Face à une époque saturée de technologie et d’ultra-consommation, un vent d’ésotérisme souffle sur l’immobilier. De plus en plus de propriétaires « purifient » leurs intérieurs et traquent les « mauvaises ondes » à coups de rituels ésotériques.

Selon le Financial Times, le marché mondial de la « guérison du corps, de l’esprit et de l’énergie » a atteint 78,5 milliards de dollars en 2023, avec une croissance annuelle estimée à 26 %. 

Violette Serrat, directrice artistique chez Guerlain, fait partie des adeptes convaincus. Pour « alléger » l’atmosphère de sa ferme du Connecticut laissée à l’abandon, elle a fait appel à Amaryllis Fraser, ex-mannequin devenue « nettoyeuse d’énergie » très courtisée. Surnommée la posh psychic par la presse britannique, elle compte parmi ses clients des célébrités, des aristocrates et des financiers londoniens. « L’énergie négative persiste, elle se sent », affirme-t-elle. Elle se définit comme une « femme de ménage de standing ». La duchesse de Rutland, propriétaire du château de Belvoir, a, elle aussi, sollicité ses services pour « dompter l’épaisseur historique des lieux ».

Ces pratiques ne se limitent pas aux vieilles bâtisses : certains font appel aux « house healers » avant même la construction. Le géobiologue Richard Craightmore, par exemple, plante de longues aiguilles de bois dans le sol pour y équilibrer les « méridiens terrestres ». L’engouement est tel que certains professionnels de l’immobilier changent de voie. Adrian Incledon-Webber, ex-agent dans le Surrey, est devenu « guérisseur de maisons » après avoir observé que « certaines demeures semblaient maudites ». Selon Harry Gladwin, conseiller immobilier dans les Cotswolds, « ce qui se murmurait autrefois à voix basse devient aujourd’hui un secret de polichinelle, notamment chez les jeunes acheteurs de biens anciens ».

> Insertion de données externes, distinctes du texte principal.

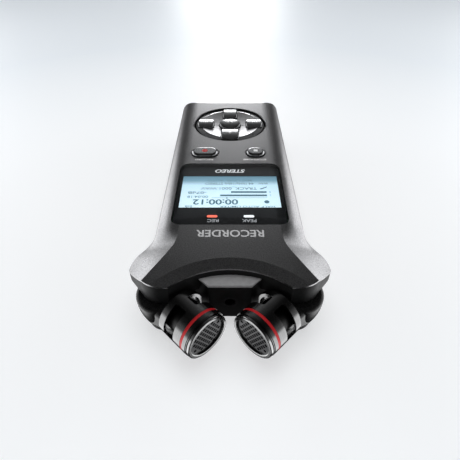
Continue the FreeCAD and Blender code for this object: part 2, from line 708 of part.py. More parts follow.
# ---------------------------------------------------------------- sockets, switch and card cover

def jack_socket(nose_r):
    """3.5 mm socket along +Y with its mouth at the origin."""
    body = block(-4.0, 4.0, -JACK_LENGTH - 0.8, -2.0, -JACK_HALF, JACK_HALF)
    body = body.fuse(rod(0, -2.2, 0, nose_r, 2.2, (0, 1, 0)))
    return body.cut(rod(0, -JACK_LENGTH, 0, JACK_R, JACK_LENGTH + 1, (0, 1, 0)))


def ext_mic_jack():
    socket = jack_socket(2.6)
    socket.translate(vec(0, JACK_BLOCK[2], EXT_JACK_Z))
    return socket


def jack_block():
    """Black housing of the external microphone socket, between the two hubs."""
    near, far, front, back = JACK_BLOCK
    plan = [(near, front), (far, back), (far, TUB_END), (-far, TUB_END), (-far, back), (-near, front)]
    body = extruded(polygon(plan), 3.6, JACK_BLOCK_TOP - 1.0)
    lower = [e for e in edges_at(body, 3.6) if e.BoundBox.YMax > TUB_END + 1]
    body = body.makeFillet(2.2, lower)
    low, high = EXT_JACK_Z - JACK_HALF, EXT_JACK_Z + JACK_HALF
    body = body.cut(block(-4.0, 4.0, front - JACK_LENGTH - 0.8, front - 2.0, low, high))
    body = body.cut(rod(0, front - 2.2, EXT_JACK_Z, 2.6, 4, (0, 1, 0)))
    return body.cut(end_limit(0.0, EAR_ROOF, TOP))


def jack_block_cap():
    near, far, front, back = JACK_BLOCK
    plan = [(near, front), (far, back), (far, 128), (-far, 128), (-far, back), (-near, front)]
    cap = extruded(polygon(plan), JACK_BLOCK_TOP - 1.0, JACK_BLOCK_TOP)
    cap = cap.makeChamfer(0.25, [e for e in edges_at(cap, JACK_BLOCK_TOP) if e.BoundBox.YMin > back - 0.1])
    radius, y, z = CAP_HOLLOW
    return cap.cut(rod(-20, y, z + radius, radius, 40, (1, 0, 0))).cut(end_limit())


def phones_jack():
    socket = jack_socket(2.95)
    socket.rotate(vec(0, 0, 0), vec(0, 0, 1), 90)
    socket.translate(vec(-GRIP_HALF + 0.1, PHONES_Y, PHONES_Z))
    return socket


def power_switch():
    """Ribbed slider standing out of a slot in the left side."""
    knob = side_block(-2.6, 0.8, SWITCH_Y, 2.8, SWITCH_Z - 1.4, SWITCH_Z + 1.4)
    knob = knob.fuse(side_block(-2.6, -2.1, SWITCH_Y, 5.0, SWITCH_Z - 2.3, SWITCH_Z + 2.3))
    for i in (-1, 0, 1):
        knob = knob.cut(side_block(0.45, 2, SWITCH_Y + 1.6 * i, 0.3, 5, 15))
    return mirrored(knob)


def switch_body():
    x0 = -GRIP_HALF + 3.0
    return block(x0, x0 + 3.2, SWITCH_Y - 4.5, SWITCH_Y + 4.5, SWITCH_Z - 2.2, BOARD[0])


def usb_port():
    x1 = GRIP_HALF - 0.5
    shell = block(x1 - 8.8, x1, USB_Y - 3.9, USB_Y + 3.9, 12.5, 16.4)
    shell = shell.cut(block(x1 - 7.6, x1 + 1, USB_Y - 3.5, USB_Y + 3.5, 12.9, 16.0))
    return shell.fuse(block(x1 - 7.8, x1 - 1.2, USB_Y - 2.3, USB_Y + 2.3, 14.6, 15.3))


def card_slot():
    x1 = GRIP_HALF - 2.6
    slot = block(x1 - 14.5, x1, CARD_Y - 7.0, CARD_Y + 7.0, 14.2, 16.6)
    return slot.cut(block(x1 - 13.5, x1 + 1, CARD_Y - 5.6, CARD_Y + 5.6, 14.8, 15.7))


def card_cover_plan(gap):
    """Outline of the card slot's flap in the side wall, with its round hinge edge below."""
    half = 7.6 + gap
    leaf = side_block(-1.2 - gap, 8 * gap, CARD_Y, half, CARD_HINGE_Z, 17.0 + gap)
    return leaf.fuse(rod(GRIP_HALF - 0.6, CARD_Y - half, CARD_HINGE_Z, 0.6 + gap, 2 * half, (0, 1, 0)))


def card_cover():
    cover = card_cover_plan(0.0)
    grip = rod(GRIP_HALF + 0.6, CARD_Y, 16.6, 1.0, 4, (0, 0, 1))
    return cover.cut(grip)


# ---------------------------------------------------------------- right microphone, built on the Z axis

def placed(shape):
    """Turn a shape built along +Z, front plane at z = 0 and body below, into the right microphone."""
    moved = shape.copy()
    moved.rotate(vec(0, 0, 0), vec(1, 0, 0), -90)
    moved.rotate(vec(0, 0, 0), vec(0, 0, 1), 45)
    moved.translate(vec(PIVOT[0] + MIC_REACH * MIC_AXIS[0], RIM_FRONT, MIC_Z))
    return moved


def ring_solid(outer, inner, low, high):
    return rod(0, 0, low, outer, high - low).cut(rod(0, 0, low - 1, inner, high - low + 2))


def mic_rim():
    """Bright front rim, stepped back to a sleeve that goes into the cage."""
    rim = ring_solid(RIM_R, GRILLE_R, -0.95, 0.0)
    rim = rim.makeFillet(0.35, edges_at(rim, 0.0))
    return placed(rim.fuse(ring_solid(7.2, GRILLE_R, -3.0, -0.95)))


def mic_grille():
    """Perforated front grille."""
    disc = rod(0, 0, -1.2, GRILLE_R, 0.45)
    count = int(GRILLE_R / MESH_PITCH)
    half = MESH_HOLE / 2
    holes = []
    for i in range(-count, count + 1):
        for j in range(-count, count + 1):
            x = i * MESH_PITCH
            y = j * MESH_PITCH
            if math.hypot(abs(x) + half, abs(y) + half) < GRILLE_R - 0.25:
                holes.append(block(x - half, x + half, y - half, y + half, -2, 0))
    disc = disc.cut(Part.makeCompound(holes))
    disc.rotate(vec(0, 0, 0), vec(0, 0, 1), MESH_TURN)
    return placed(disc)


def cage_opening(angle):
    """One of the cage's three side openings, the room between two bars."""
    half = math.radians((120 - CAGE_BAR) / 2)
    near = (5.0 * math.cos(half), 5.0 * math.sin(half))
    far = (12.0 * math.cos(half), 12.0 * math.sin(half))
    plan = [(near[0], -near[1]), (far[0], -far[1]), far, near]
    opening = extruded(polygon(plan), *CAGE_OPENING)
    corners = edges_at(opening, CAGE_OPENING[0]) + edges_at(opening, CAGE_OPENING[1])
    opening = opening.makeFillet(0.6, [e for e in corners if abs(e.Length - 7.0) < 0.01])
    opening.rotate(vec(0, 0, 0), vec(0, 0, 1), angle)
    return opening


def mic_cage():
    """Metal body of the microphone: a tube with three openings, closed behind."""
    body = ring_solid(MIC_R, 7.2, -MIC_LENGTH, -1.35)
    body = body.fuse(rod(0, 0, -MIC_LENGTH, 7.4, 1.1))
    body = body.cut(ring_solid(MIC_R + 1, 7.85, *RED_RING))
    body = body.cut(ring_solid(MIC_R + 1, 8.05, -1.7, -1.0))
    for i in range(3):
        body = body.cut(cage_opening(90 + 120 * i))
    return placed(body)


def red_ring():
    return placed(ring_solid(8.2, 7.85, *RED_RING))


def mic_capsule():
    """Inner capsule standing on the cage's rear wall."""
    body = rod(0, 0, -MIC_LENGTH + 1.1, 5.9, 9.4)
    face = ring_solid(6.5, 5.9, -6.4, -4.4)
    return placed(body.fuse(face))


def hub_solid():
    """The arm's hub, narrower towards its rounded foot and rounded along its upper edge."""
    foot = (6.6, 0, HUB_LOW)
    turn = (7.45, 0, HUB_LOW + 0.8)
    brim = (HUB_R, 0, HUB_TOP - 1.6)
    top = (HUB_R - 1.6, 0, HUB_TOP)
    profile = [line((0, 0, HUB_LOW), foot), arc(foot, (7.2, 0, HUB_LOW + 0.25), turn)]
    profile += [arc(turn, (8.5, 0, 9.8), brim), arc(brim, (HUB_R - 0.47, 0, HUB_TOP - 0.47), top)]
    profile += [line(top, (0, 0, HUB_TOP)), line((0, 0, HUB_TOP), (0, 0, HUB_LOW))]
    return Part.Face(Part.Wire(profile)).revolve(vec(0, 0, 0), vec(0, 0, 1), 360)


def along_neck(shape, reach=0.0):
    """Turn a shape built with the neck along +Y from the origin into place on the right arm."""
    shape.rotate(vec(0, 0, 0), vec(0, 0, 1), 45)
    shape.translate(vec(PIVOT[0] + reach * MIC_AXIS[0], PIVOT[1] + reach * MIC_AXIS[1], 0))
    return shape


def neck_section(dims, ahead):
    half, low, high, radius = dims
    wire = Part.Wire(rounded_edges(0, 0, 2 * half, high - low, radius))
    wire.rotate(vec(0, 0, 0), vec(1, 0, 0), -90)
    wire.translate(vec(0, ahead, (low + high) / 2))
    return wire


def mic_arm():
    """Swinging arm: a round hub on the pin, and a neck out to the microphone's rear."""
    x, y = PIVOT
    hub = hub_solid()
    hub.translate(vec(x, y, 0))
    reach = MIC_REACH - MIC_LENGTH
    neck = Part.makeLoft([neck_section(NECK_ROOT, 2.0), neck_section(NECK_END, reach)], True, True)
    arm = hub.fuse(along_neck(neck)).cut(along_neck(block(-20, 20, 0, 20, -20, 40), reach))
    return arm.cut(rod(x, y, HUB_LOW - 1, PIN_R + PIN_FIT, 20))


def microphones():
    pieces = {"mic_arm": mic_arm(), "mic_cage": mic_cage(), "mic_ring": red_ring(), "mic_rim": mic_rim()}
    pieces["mic_grille"] = mic_grille()
    pieces["mic_capsule"] = mic_capsule()
    for name, shape in pieces.items():
        save(name + "_right", shape)
        save(name + "_left", mirrored(shape))


def main():
    os.makedirs("parts", exist_ok=True)
    for make in (front_cover, front_frame, back_cover, jack_block, jack_block_cap, display_window,
                 display_mask, lcd_glass, lcd_frame, pad_ring, pad_plate, keypad_membrane, tact_switches,
                 main_board, battery_door, battery_springs, battery_contacts, case_screws, hinge_pins,
                 tripod_insert, speaker, ext_mic_jack, phones_jack, usb_port, card_slot, card_cover,
                 power_switch, switch_body, play_key):
        save(make.__name__, make())
    save("record_light", light_pipe(RECORD_LIGHT_X))
    save("peak_light", light_pipe(PEAK_LIGHT_X))
    save("battery_cell_right", battery_cell())
    save("battery_cell_left", turned(battery_cell()))
    save("record_key", single_key(RECORD_SIZE))
    save("stop_key", single_key(STOP_SIZE))
    for name in ARROWS:
        save(name, pad_key(name))
    for name in QUADRANTS:
        save(name, quadrant_key(name))
    microphones()
    print("length over the microphones", round(LENGTH, 2))


main()
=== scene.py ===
import json
import math

import bmesh
import bpy
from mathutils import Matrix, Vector
from mathutils.bvhtree import BVHTree


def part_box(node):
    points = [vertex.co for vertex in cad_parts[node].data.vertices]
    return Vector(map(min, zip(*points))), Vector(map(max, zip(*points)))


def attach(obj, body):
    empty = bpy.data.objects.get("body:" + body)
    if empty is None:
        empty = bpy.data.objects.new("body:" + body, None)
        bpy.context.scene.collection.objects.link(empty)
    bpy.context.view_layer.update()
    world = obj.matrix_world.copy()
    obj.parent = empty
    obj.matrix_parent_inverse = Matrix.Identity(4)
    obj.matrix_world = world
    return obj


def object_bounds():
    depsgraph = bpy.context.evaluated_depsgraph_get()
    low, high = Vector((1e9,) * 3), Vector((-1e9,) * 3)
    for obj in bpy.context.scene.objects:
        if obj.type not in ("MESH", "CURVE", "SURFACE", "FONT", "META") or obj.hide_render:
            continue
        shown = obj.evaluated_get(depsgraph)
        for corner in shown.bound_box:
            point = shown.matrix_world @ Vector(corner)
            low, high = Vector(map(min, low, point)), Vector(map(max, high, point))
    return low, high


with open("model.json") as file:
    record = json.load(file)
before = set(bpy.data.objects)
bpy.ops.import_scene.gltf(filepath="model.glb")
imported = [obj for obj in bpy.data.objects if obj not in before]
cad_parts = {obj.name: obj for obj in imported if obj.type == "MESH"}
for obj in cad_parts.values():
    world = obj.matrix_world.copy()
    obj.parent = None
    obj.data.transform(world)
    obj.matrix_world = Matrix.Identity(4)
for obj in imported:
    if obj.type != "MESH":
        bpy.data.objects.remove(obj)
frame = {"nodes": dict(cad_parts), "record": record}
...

« Un besoin d’âme dans un monde sans repères »

Parmi les méthodes les plus populaires figure le « sage smudging » ou fumigation de sauge. Héritée de traditions indigènes, cette pratique, remise au goût du jour par les tendances WitchTok et witchcraft, soulève néanmoins des débats quant à la surexploitation du Palo Santo et la marchandisation de rites ancestraux.

Pour la neuroscientifique Tara Swart, il s’agit d’un phénomène miroir à celui du XIXe siècle, quand l’industrialisation avait éveillé un vif intérêt pour l’occulte. « Les gens se sentent déconnectés, perdus. Ils cherchent des réponses ». La psychologue Vanessa Ruspoli, elle, y voit une forme d’auto-narration réconfortante : « Si vous croyez que le rituel guérit, il vous apaise ». Finalement, entre les archives notariales et les baguettes de sourcier, la quête resterait la même : comprendre l’âme de sa maison. À l’heure où l’intelligence artificielle redessine nos intérieurs et où la déco s’emballe en mode jetable, ces pratiques ésotériques « souffleraient un besoin d’ancrage, de réconcilier passé et futur, mémoire et énergie ».